Naturally, repressed little Doreen comes to the attention of Gorean slavers who force her to face her bondage fantasies, and whisk her off to a new world where she will have the opportunity for her dreams of bondage to come true as a kajira.

Although focused on what life in bondage is like for Doreen, this book does attempt to have a plot. Sort of. It begins while she is still on Earth, and tells how she came to be captured. Next it describes the training that she undergoes to make her a particularly luscious pleasure slave, and reveals how she came to be sold to a tavern where she serves drinks, dances to please the patrons, and auctions off her "services" to the highest bidder. Life at the tavern is reasonably comfortable for Doreen (at least, by Gorean slave girl standards), and we're even treated to a scene in which she does a "slave dance" performance for the patrons, enacting the story of her bondage and her feelings toward it. Alas, her idyllic life is rudely interrupted when a jealous rival decides to eliminate the competition.



Is It Right for You?


You Will Probably Enjoy This Book If...

  • You enjoy pornographic fiction focused on sexual bondage.
  • You're part of the bondage-and-leather community, looking for inspiration for fantasies you can act out.
  • You have enjoyed other Gor books, though I can't imagine why.


This Book Probably Isn't Right for You If...

  • You would be triggered by a book entirely focused on sexual bondage.
  • You expect fiction to contain plot and character development.
  • You lose patience with badly-written prose.
  • You enjoy the romance novel approach of describing whose body parts caressed whose in what way. The author describes the actual restraints in a large amount of detail, explaining precisely how the shackles, ropes, collars, hoods, whips, cages, and leashes are applied to Doreen and her fellow slaves. However, once it's time for "the main event", it's usually summed up in one short sentence: "He put me to his uses."
  • You're not interested in soft-core porn.



What I Liked, What I Didn't


What I Liked:

It's not easy to find good points in such a poorly-written book, but I'll do my best.

  • It could be entertaining bedtime reading for those whose sexual fantasies run in the bondage direction.
  • There is some level of medieval adventure about this book, as Doreen's new life takes her into many situations that would never have been dreamed of on Earth.


What I Didn't Like:

  • This book is poorly written. It's even worse than Fifty Shades of Grey. The writer goes on and on for many paragraphs at a time with respect to what his characters are thinking.
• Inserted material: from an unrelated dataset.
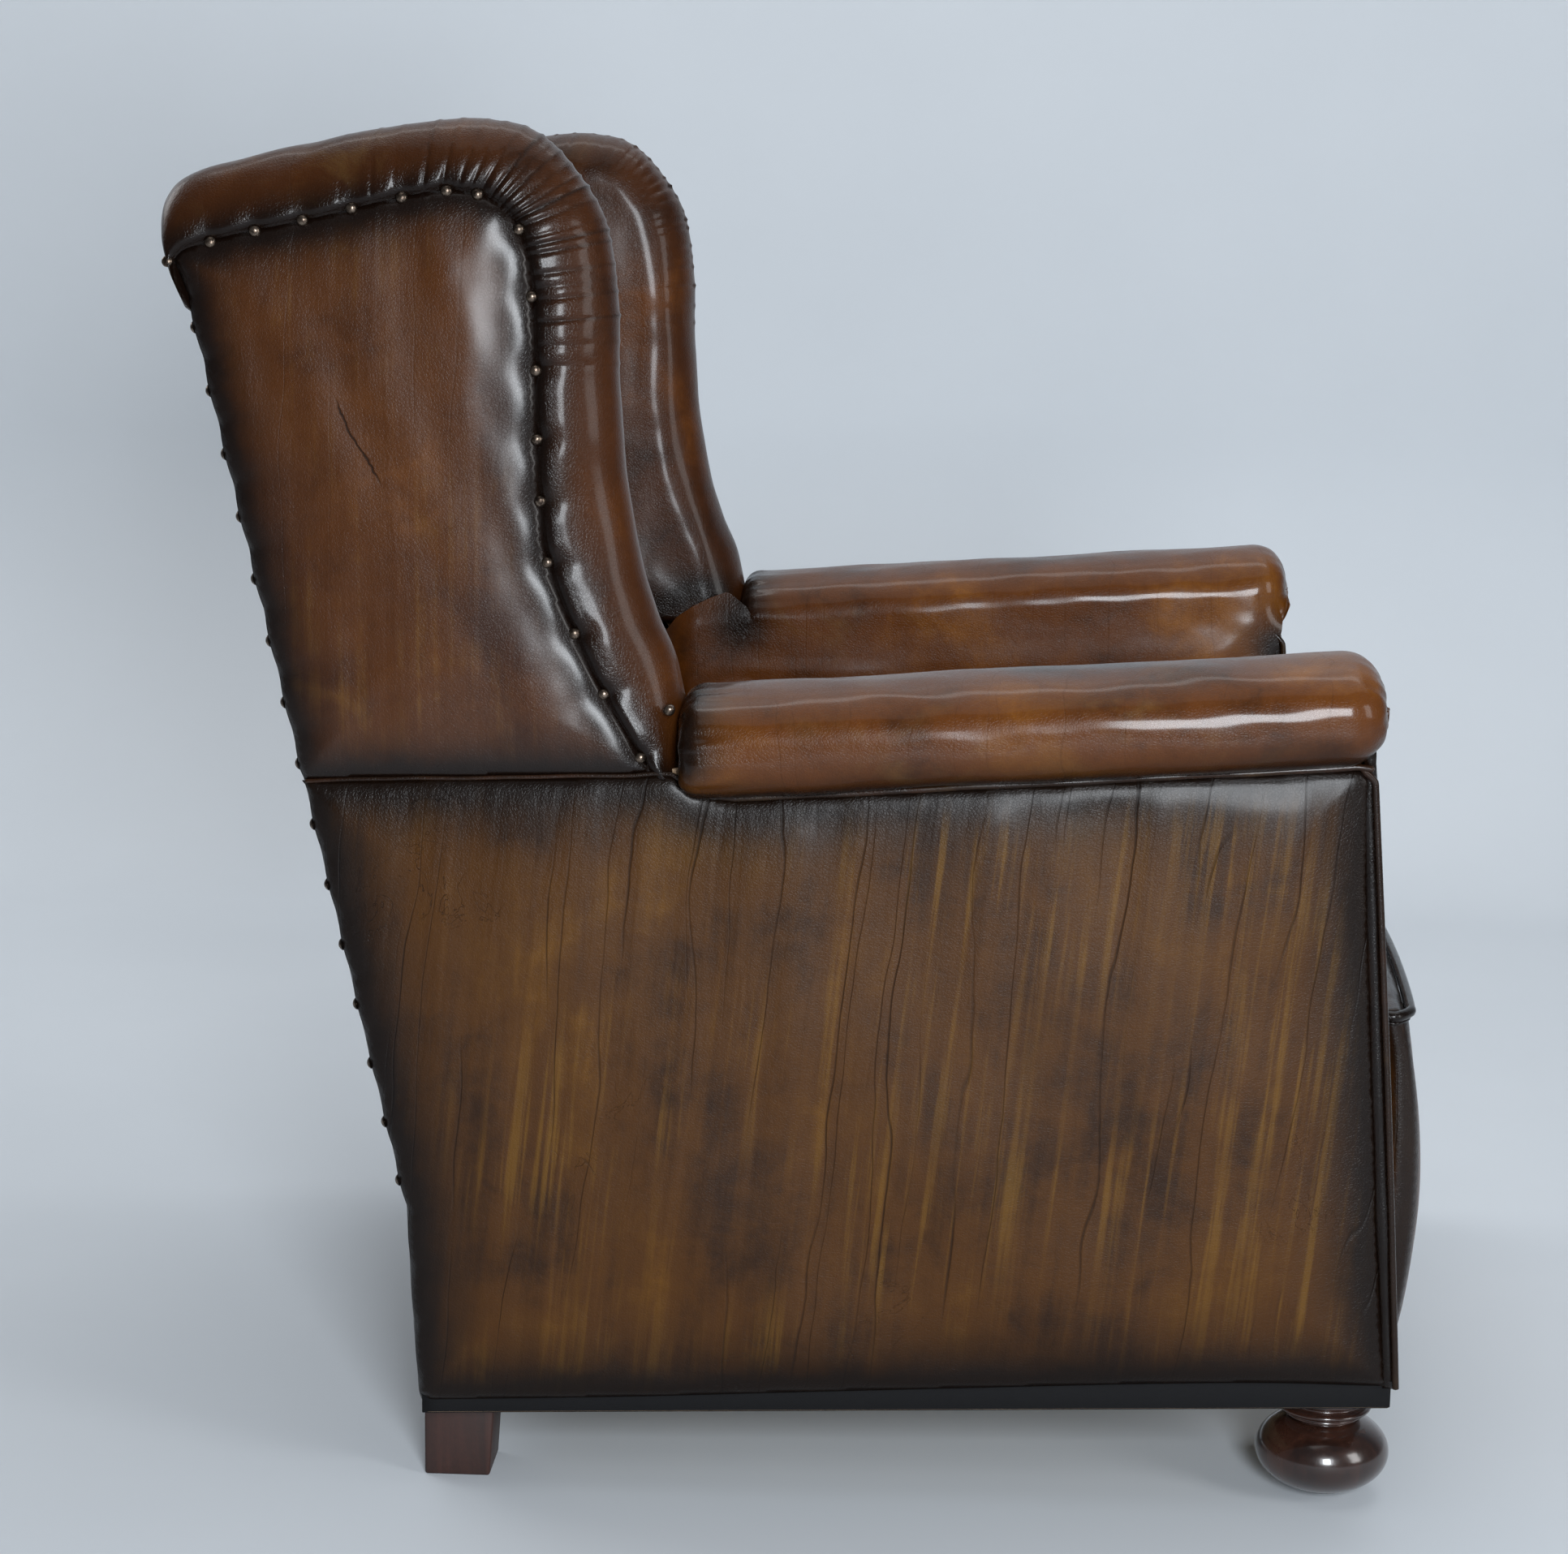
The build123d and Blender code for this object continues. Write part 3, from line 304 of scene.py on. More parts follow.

Much of this is garbage, and I found myself skipping entire pages at a time.
  • Doreen's internal conflict between longing to be in bondage, yet being ashamed of having such longing is rather difficult to believe.
  • Character development of everyone in the book is rather superficial.
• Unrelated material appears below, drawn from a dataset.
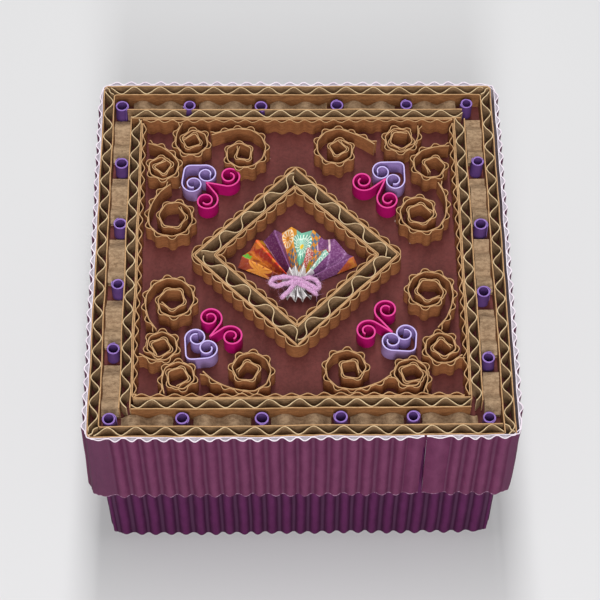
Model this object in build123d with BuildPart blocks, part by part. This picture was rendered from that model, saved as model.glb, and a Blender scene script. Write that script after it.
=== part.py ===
"""Square two-piece box of corrugated card with a quilled lid.

The origin is the middle of the underside, +Z is up and the lid's seam is on the -Y face.
"""
import os
from math import acos, atan2, cos, degrees, hypot, radians, sin

from build123d import *

os.makedirs("parts", exist_ok=True)

# Overall sizes, in mm
frame_width = 115.0         # across the outer board frame on the lid
skirt_height = 35.0         # the lid's side wall, rim included
base_height = 61.3          # the base's side wall
card_thickness = 1.5        # lid card and base bottom
glue_gap = 0.05             # between pieces that are glued together
lid_rest_gap = 0.2          # lid card above the base's upper edge
lid_side_gap = 2.0          # lid's lining to the base's flutes

# Coloured single-face card of the two side walls
wall_liner = 0.35
wall_flute = 1.1
wall_corner = 1.6           # how far each corner is cut back
skirt_pitch = 4.3
base_pitch = 4.2
seam_inset = 24.4           # from the lid's right side to the seam on its front
seam_gap = 0.7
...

To illustrate why I say the quality of the writing itself is poor, here is a representative sample of what Doreen has to say about her decision to start taking belly dancing classes:

For months before, I had toyed with the idea, or the fancy, or fantasy, the idea first having emerged after I had seen myself in the mirror on that incredible night in my room [the night she panicked after trying on a silk camisole], of taking lessons in dance. I had almost died on the phone, making inquiries about these things, and more than once, suddenly blushing crimson, or, from the feel of it, I suppose so, had hung up the phone without identifying myself. I was not interested, of course, in such forms of dance as ballet or tap. I was interested in a form of dancing which was more basic, more fundamental, more female. The form of dance I was interested in, of course, and this doubtless accounted for my timidity, my hesitation and fear, was ethnic dance, or, if you prefer, to speak perhaps more straightfwardly, "belly dancing." Happily it was always women who answered the phone. I do not think I could have dared to speak to a man of this sort of thing. Like most modern women I was concerned to conceal my sexual needs. To reveal them would have been just too excruciatingly embarrassing. What woman would dare to reveal to a man that she wants to move, would dare to move, before those of his sex in so beautiful and exciting a manner, in a way which proves that she is vital, and alive, and female, that she is astonishingly beautiful and inutterably desirable, in a way that will drive them mad with the wanting of her, in a way that shows them that she, too, has powerful sexual needs, and in her dance, as she presents and displays herself, striving to please them, that she wants them satisfied? Surely no virtuous woman. Surely only a despicable, sensuous slut, the helpless prisoner of her undignified and unworthy passions.

The above is lifted out of a very long paragraph that rambles on for 3 pages in this vein. It's truly painful to wade through.




I've read better science fiction. I've read better swords & sandals novels. I've read better "bedside titillation". And yet, despite this book's many flaws, if you explore the Internet a little, you'll find that the bondage & leather community has embraced the Gor books with enthusiasm. Obviously, despite John Norman's tedious, repetitive, rambling writing style with weak plot and character development, his notions of a counter-Earth where women are enslaved to the desires of men resonates with the erotic fantasies of some people. I wouldn't recommend this book to most of my dance friends, but if you liked the Story of O or Fifty Shades of Grey, you might like this one too.




There is nothing to disclose. I have never had any contact with anyone associated with this book.